*Set exercise*. Will you give the material below again, every line exactly as it is?

*Data*.
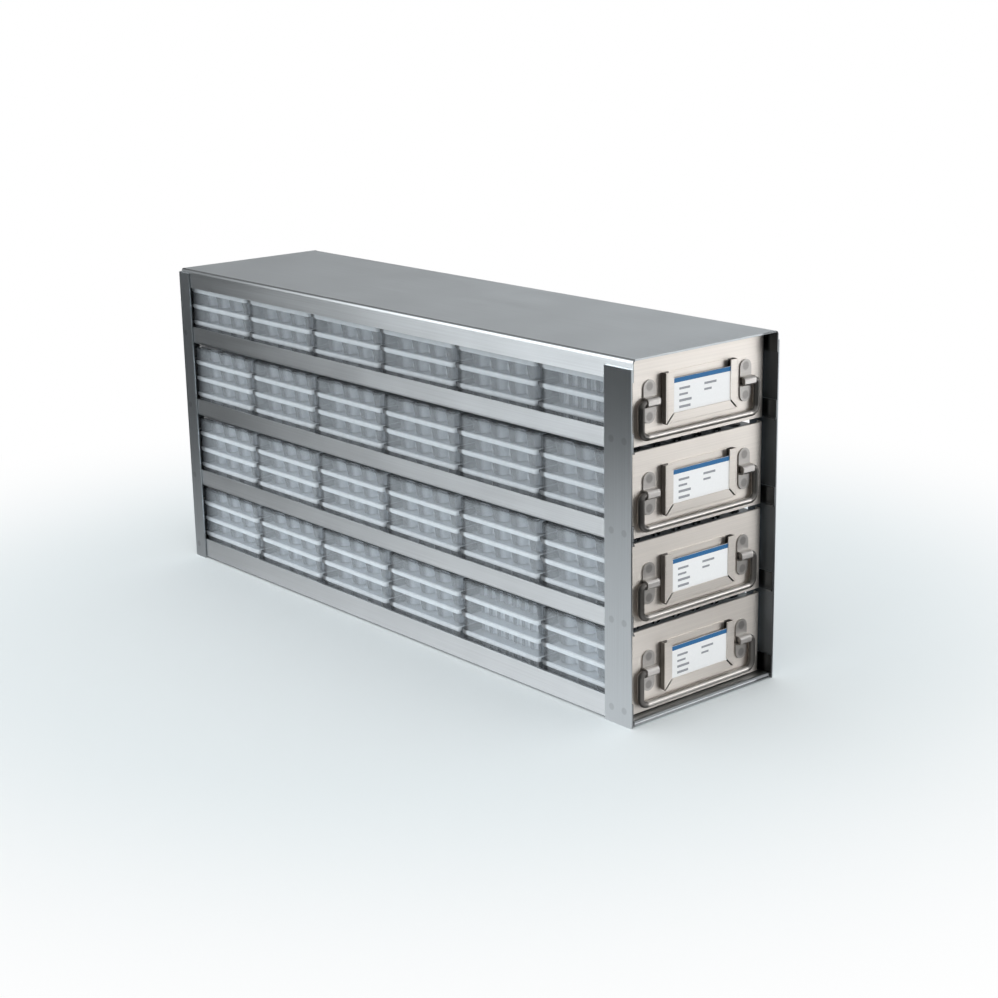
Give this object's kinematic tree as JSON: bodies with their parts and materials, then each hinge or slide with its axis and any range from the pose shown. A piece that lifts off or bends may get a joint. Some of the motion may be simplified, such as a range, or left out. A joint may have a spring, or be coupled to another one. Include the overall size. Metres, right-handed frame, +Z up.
{
  "type": "freezer storage rack",
  "caption": "Sheet-metal upright freezer rack with stacked pull-out drawers of clear microplates, each with a label holder and a swinging bail handle.",
  "frame": {"origin": "middle of the footprint, on the surface that the posts stand on", "axes": "+Z up, the drawer fronts face -Y, +X to the right of somebody who faces them"},
  "size_m": [0.14, 0.54, 0.25],
  "materials": {
    "frame_steel": "satin",
    "drawer_steel": "satin",
    "handle_wire": "satin",
    "card": "matte",
    "plate_plastic": "gloss"
  },
  "bodies": {
    "frame": {"top_panel": "frame_steel", "post_front_left": "frame_steel", "post_front_right": "frame_steel", "post_rear_left": "frame_steel", "post_rear_right": "frame_steel", "shelf_1": "frame_steel", "shelf_2": "frame_steel", "shelf_3": "frame_steel", "shelf_4": "frame_steel"},
    "drawer_1": {"tray_1": "drawer_steel", "front_panel_1": "drawer_steel", "label_holder_1": "drawer_steel", "label_card_1": "card", "handle_clips_1": "drawer_steel", "plates_1": "plate_plastic"},
    "bail_1": {"handle_1": "handle_wire"},
    "drawer_2": {"tray_2": "drawer_steel", "front_panel_2": "drawer_steel", "label_holder_2": "drawer_steel", "label_card_2": "card", "handle_clips_2": "drawer_steel", "plates_2": "plate_plastic"},
    "bail_2": {"handle_2": "handle_wire"},
    "drawer_3": {"tray_3": "drawer_steel", "front_panel_3": "drawer_steel", "label_holder_3": "drawer_steel", "label_card_3": "card", "handle_clips_3": "drawer_steel", "plates_3": "plate_plastic"},
    "bail_3": {"handle_3": "handle_wire"},
    "drawer_4": {"tray_4": "drawer_steel", "front_panel_4": "drawer_steel", "label_holder_4": "drawer_steel", "label_card_4": "card", "handle_clips_4": "drawer_steel", "plates_4": "plate_plastic"},
    "bail_4": {"handle_4": "handle_wire"}
  },
  "joints": [
    {"name": "drawer_1_slide", "type": "slide", "parent": "frame", "child": "drawer_1", "axis": [0, -1, 0], "range_m": [0, 0.45]},
    {"name": "handle_1_swing", "type": "hinge", "parent": "drawer_1", "child": "bail_1", "pos_m": [0, -0.26385, 0.0332], "axis": [-1, 0, 0], "range_deg": [0, 180]},
    {"name": "drawer_2_slide", "type": "slide", "parent": "frame", "child": "drawer_2", "axis": [0, -1, 0], "range_m": [0, 0.45]},
    {"name": "handle_2_swing", "type": "hinge", "parent": "drawer_2", "child": "bail_2", "pos_m": [0, -0.26385, 0.0948], "axis": [-1, 0, 0], "range_deg": [0, 180]},
    {"name": "drawer_3_slide", "type": "slide", "parent": "frame", "child": "drawer_3", "axis": [0, -1, 0], "range_m": [0, 0.45]},
    {"name": "handle_3_swing", "type": "hinge", "parent": "drawer_3", "child": "bail_3", "pos_m": [0, -0.26385, 0.1564], "axis": [-1, 0, 0], "range_deg": [0, 180]},
    {"name": "drawer_4_slide", "type": "slide", "parent": "frame", "child": "drawer_4", "axis": [0, -1, 0], "range_m": [0, 0.45]},
    {"name": "handle_4_swing", "type": "hinge", "parent": "drawer_4", "child": "bail_4", "pos_m": [0, -0.26385, 0.218], "axis": [-1, 0, 0], "range_deg": [0, 180]}
  ]
}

*Correct response*.
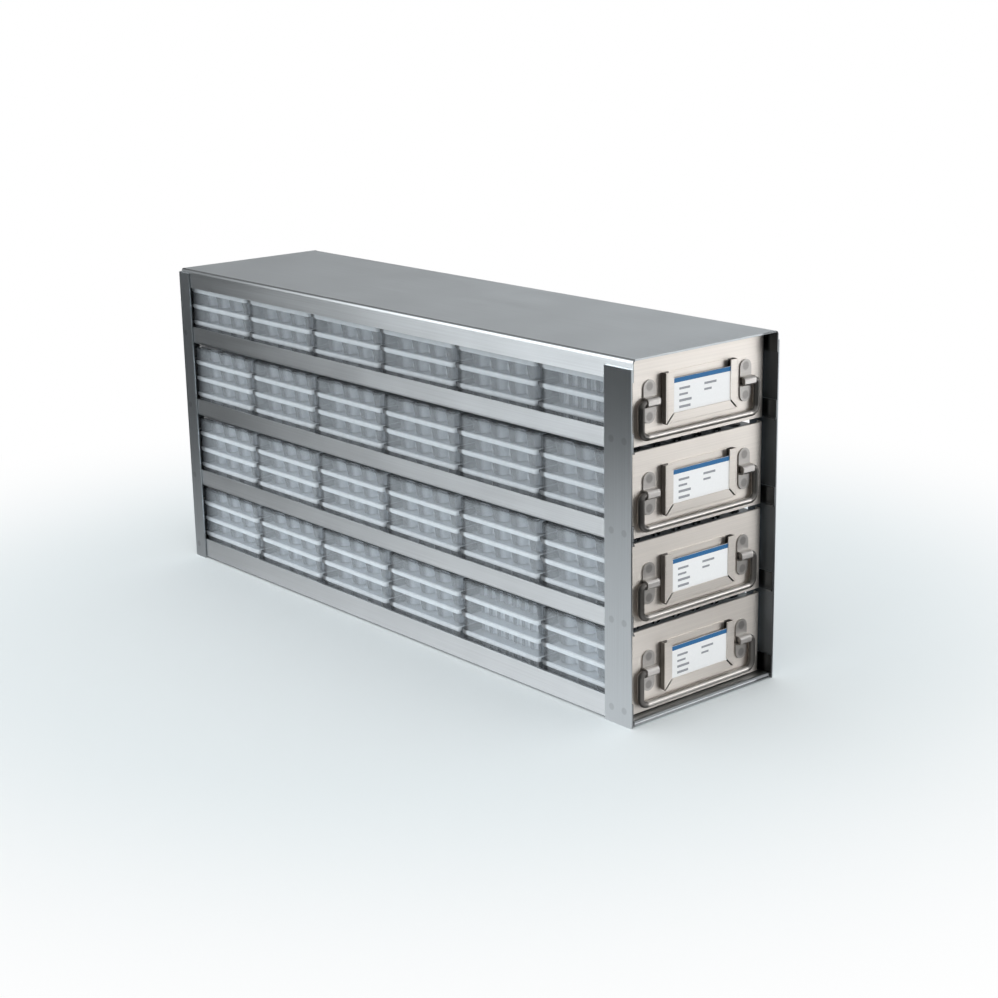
Give this object's kinematic tree as JSON: bodies with their parts and materials, then each hinge or slide with its axis and any range from the pose shown. A piece that lifts off or bends may get a joint. Some of the motion may be simplified, such as a range, or left out. A joint may have a spring, or be coupled to another one. Include the overall size. Metres, right-handed frame, +Z up.
{
  "type": "freezer storage rack",
  "caption": "Sheet-metal upright freezer rack with stacked pull-out drawers of clear microplates, each with a label holder and a swinging bail handle.",
  "frame": {"origin": "middle of the footprint, on the surface that the posts stand on", "axes": "+Z up, the drawer fronts face -Y, +X to the right of somebody who faces them"},
  "size_m": [0.14, 0.54, 0.25],
  "materials": {
    "frame_steel": "satin",
    "drawer_steel": "satin",
    "handle_wire": "satin",
    "card": "matte",
    "plate_plastic": "gloss"
  },
  "bodies": {
    "frame": {"top_panel": "frame_steel", "post_front_left": "frame_steel", "post_front_right": "frame_steel", "post_rear_left": "frame_steel", "post_rear_right": "frame_steel", "shelf_1": "frame_steel", "shelf_2": "frame_steel", "shelf_3": "frame_steel", "shelf_4": "frame_steel"},
    "drawer_1": {"tray_1": "drawer_steel", "front_panel_1": "drawer_steel", "label_holder_1": "drawer_steel", "label_card_1": "card", "handle_clips_1": "drawer_steel", "plates_1": "plate_plastic"},
    "bail_1": {"handle_1": "handle_wire"},
    "drawer_2": {"tray_2": "drawer_steel", "front_panel_2": "drawer_steel", "label_holder_2": "drawer_steel", "label_card_2": "card", "handle_clips_2": "drawer_steel", "plates_2": "plate_plastic"},
    "bail_2": {"handle_2": "handle_wire"},
    "drawer_3": {"tray_3": "drawer_steel", "front_panel_3": "drawer_steel", "label_holder_3": "drawer_steel", "label_card_3": "card", "handle_clips_3": "drawer_steel", "plates_3": "plate_plastic"},
    "bail_3": {"handle_3": "handle_wire"},
    "drawer_4": {"tray_4": "drawer_steel", "front_panel_4": "drawer_steel", "label_holder_4": "drawer_steel", "label_card_4": "card", "handle_clips_4": "drawer_steel", "plates_4": "plate_plastic"},
    "bail_4": {"handle_4": "handle_wire"}
  },
  "joints": [
    {"name": "drawer_1_slide", "type": "slide", "parent": "frame", "child": "drawer_1", "axis": [0, -1, 0], "range_m": [0, 0.45]},
    {"name": "handle_1_swing", "type": "hinge", "parent": "drawer_1", "child": "bail_1", "pos_m": [0, -0.26385, 0.0332], "axis": [-1, 0, 0], "range_deg": [0, 180]},
    {"name": "drawer_2_slide", "type": "slide", "parent": "frame", "child": "drawer_2", "axis": [0, -1, 0], "range_m": [0, 0.45]},
    {"name": "handle_2_swing", "type": "hinge", "parent": "drawer_2", "child": "bail_2", "pos_m": [0, -0.26385, 0.0948], "axis": [-1, 0, 0], "range_deg": [0, 180]},
    {"name": "drawer_3_slide", "type": "slide", "parent": "frame", "child": "drawer_3", "axis": [0, -1, 0], "range_m": [0, 0.45]},
    {"name": "handle_3_swing", "type": "hinge", "parent": "drawer_3", "child": "bail_3", "pos_m": [0, -0.26385, 0.1564], "axis": [-1, 0, 0], "range_deg": [0, 180]},
    {"name": "drawer_4_slide", "type": "slide", "parent": "frame", "child": "drawer_4", "axis": [0, -1, 0], "range_m": [0, 0.45]},
    {"name": "handle_4_swing", "type": "hinge", "parent": "drawer_4", "child": "bail_4", "pos_m": [0, -0.26385, 0.218], "axis": [-1, 0, 0], "range_deg": [0, 180]}
  ]
}